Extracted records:
--- start ---

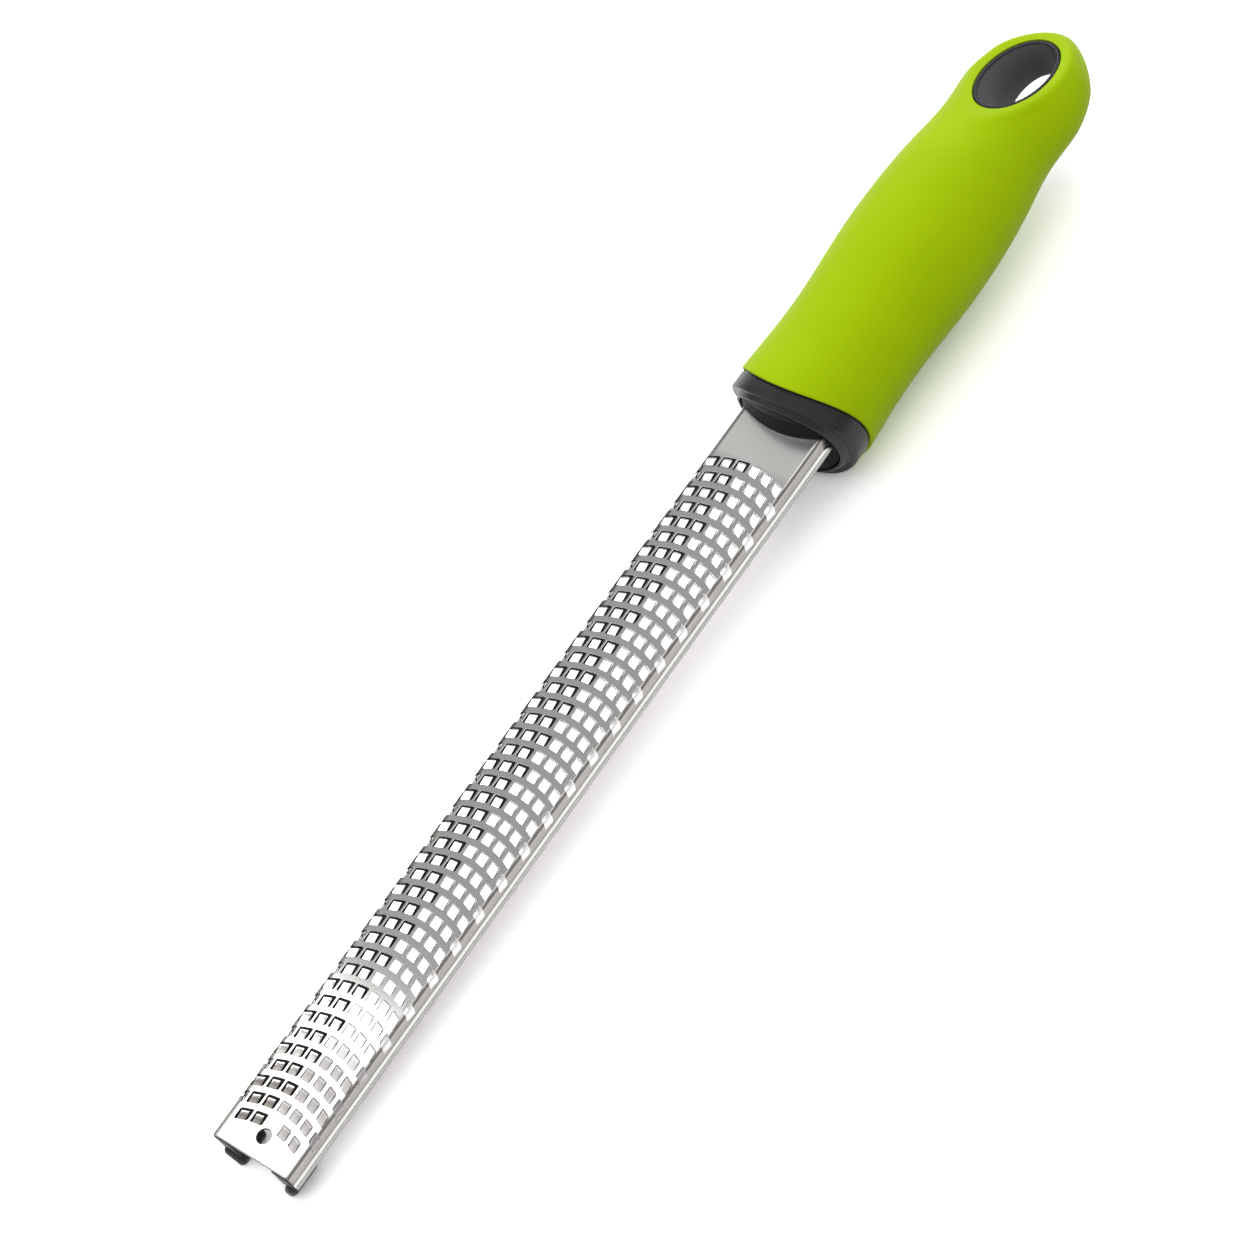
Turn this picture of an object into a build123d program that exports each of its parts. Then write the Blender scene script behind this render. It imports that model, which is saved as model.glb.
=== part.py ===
from build123d import *
import math
import os

# A rasp zester. Millimetres, +Z up, +Y from the tip to the handle's end, +X to the right.
# It is drawn along a straight line first, with the blade's front edge at y = 0 and the top of
# the sheet at z = 0, and then tipped until its feet and its handle stand on z = 0.

# Blade
sheet_thickness = 0.5
blade_half_width = 11.8
blade_length = 204.6
shoulder_radius = 1.0
wall_height = 4.3
bead_radius = 0.85
tang_width = 19.0
tang_full_width_length = 6.0
tang_length = 36.0
tip_hole_radius = 1.75
tip_hole_setback = 5.35

# Teeth
tooth_pitch = 3.9
row_pitch = 4.32
first_row_setback = 12.8
blank_length = 14.5
row_bow = 0.02
opening_width = 3.3
opening_length = 2.8
slot_width = 0.4
flap_rise = 0.45
columns_in_long_row = 7
columns_in_short_row = 6

# Rubber feet
foot_bar_radius = 1.5
foot_top_offset = 9.6
foot_top_drop = 6.5
foot_bottom_offset = 7.8
foot_bottom_drop = 8.9
foot_reach = 1.4
foot_length = 9.0
foot_nose_radius = 1.2
foot_block_width = 4.6
foot_block_reach = 0.25
foot_flat = 0.3

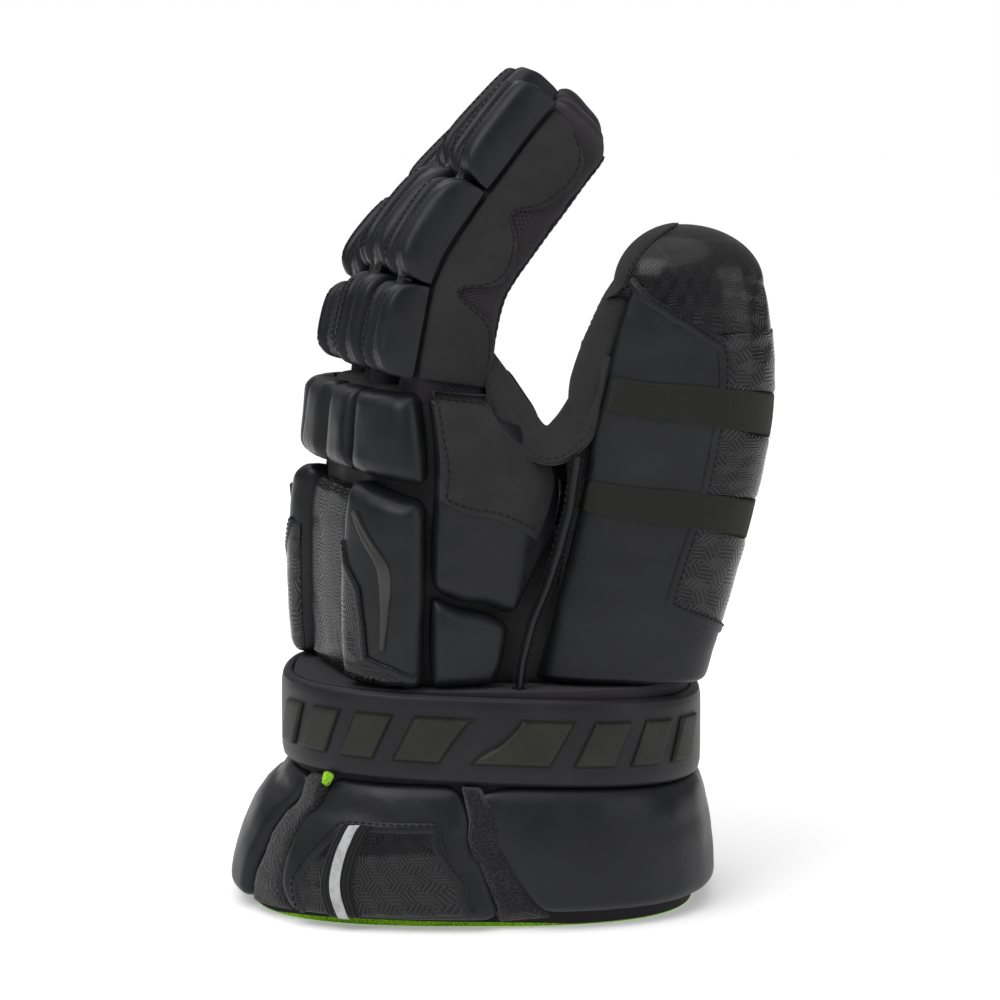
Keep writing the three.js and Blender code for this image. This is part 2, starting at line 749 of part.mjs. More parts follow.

--- end ---

TO BE DONE | Give all the records again. Match them exactly.

EXERCISE ANSWER |
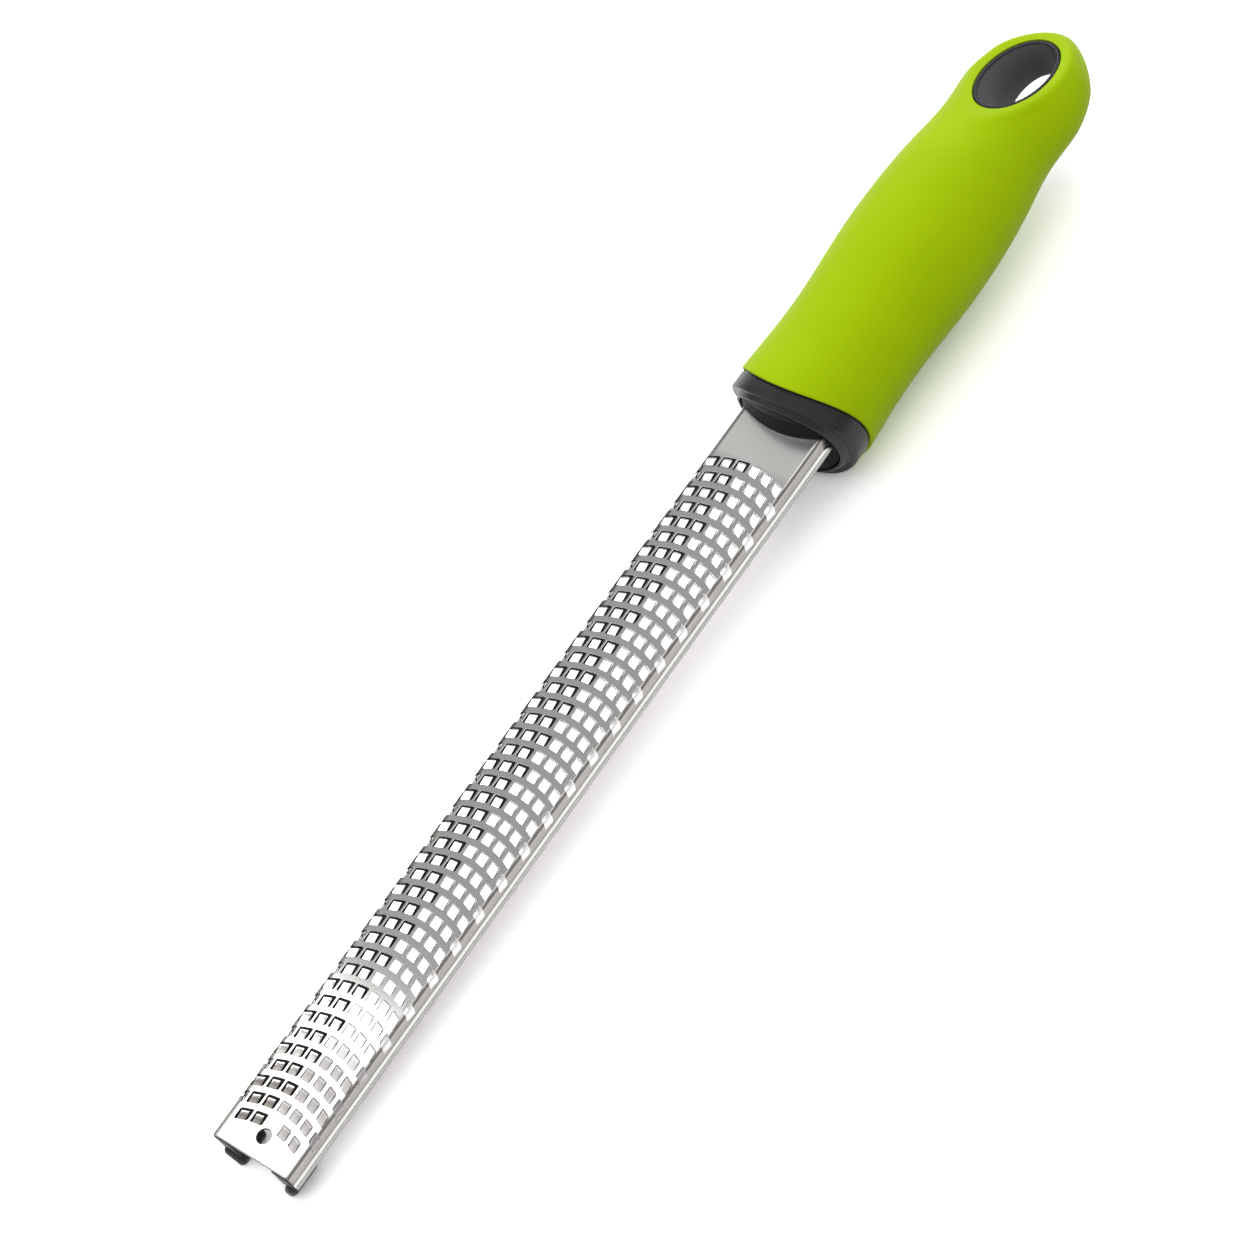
Turn this picture of an object into a build123d program that exports each of its parts. Then write the Blender scene script behind this render. It imports that model, which is saved as model.glb.
=== part.py ===
from build123d import *
import math
import os

# A rasp zester. Millimetres, +Z up, +Y from the tip to the handle's end, +X to the right.
# It is drawn along a straight line first, with the blade's front edge at y = 0 and the top of
# the sheet at z = 0, and then tipped until its feet and its handle stand on z = 0.

# Blade
sheet_thickness = 0.5
blade_half_width = 11.8
blade_length = 204.6
shoulder_radius = 1.0
wall_height = 4.3
bead_radius = 0.85
tang_width = 19.0
tang_full_width_length = 6.0
tang_length = 36.0
tip_hole_radius = 1.75
tip_hole_setback = 5.35

# Teeth
tooth_pitch = 3.9
row_pitch = 4.32
first_row_setback = 12.8
blank_length = 14.5
row_bow = 0.02
opening_width = 3.3
opening_length = 2.8
slot_width = 0.4
flap_rise = 0.45
columns_in_long_row = 7
columns_in_short_row = 6

# Rubber feet
foot_bar_radius = 1.5
foot_top_offset = 9.6
foot_top_drop = 6.5
foot_bottom_offset = 7.8
foot_bottom_drop = 8.9
foot_reach = 1.4
foot_length = 9.0
foot_nose_radius = 1.2
foot_block_width = 4.6
foot_block_reach = 0.25
foot_flat = 0.3

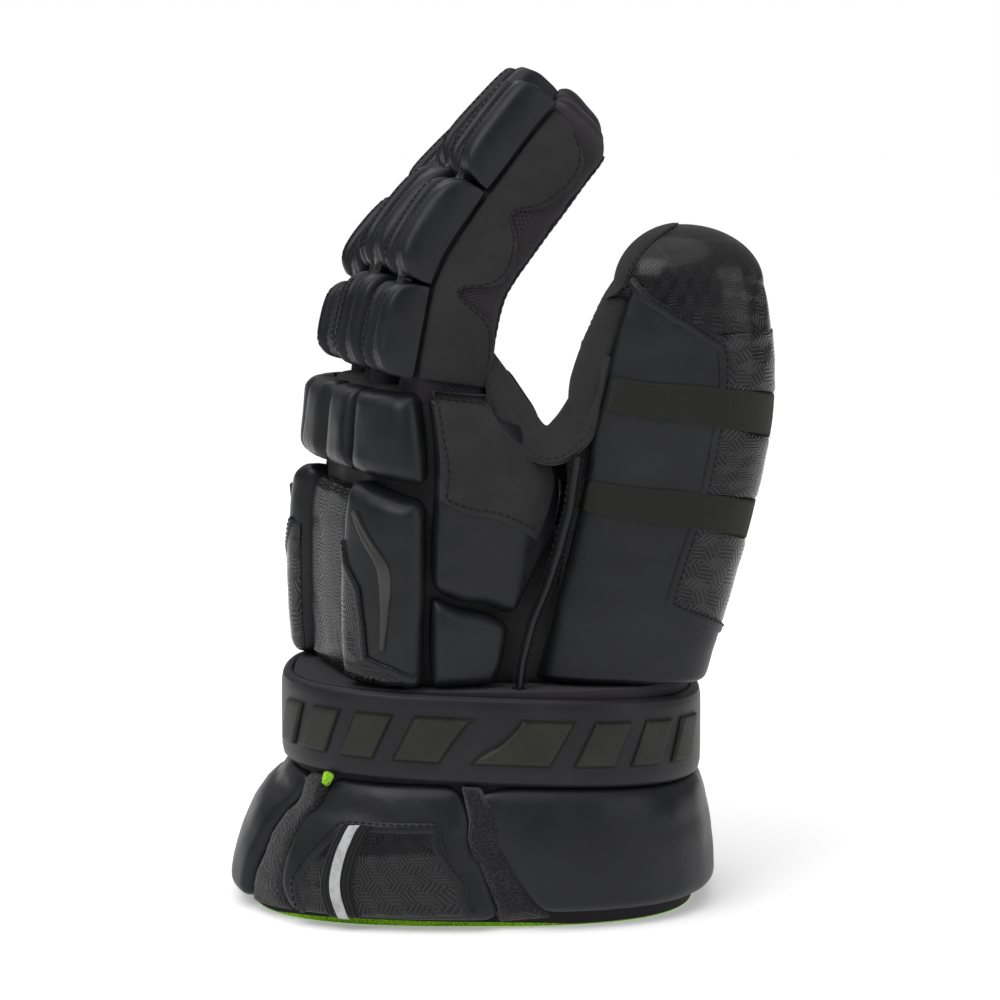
Keep writing the three.js and Blender code for this image. This is part 2, starting at line 749 of part.mjs. More parts follow.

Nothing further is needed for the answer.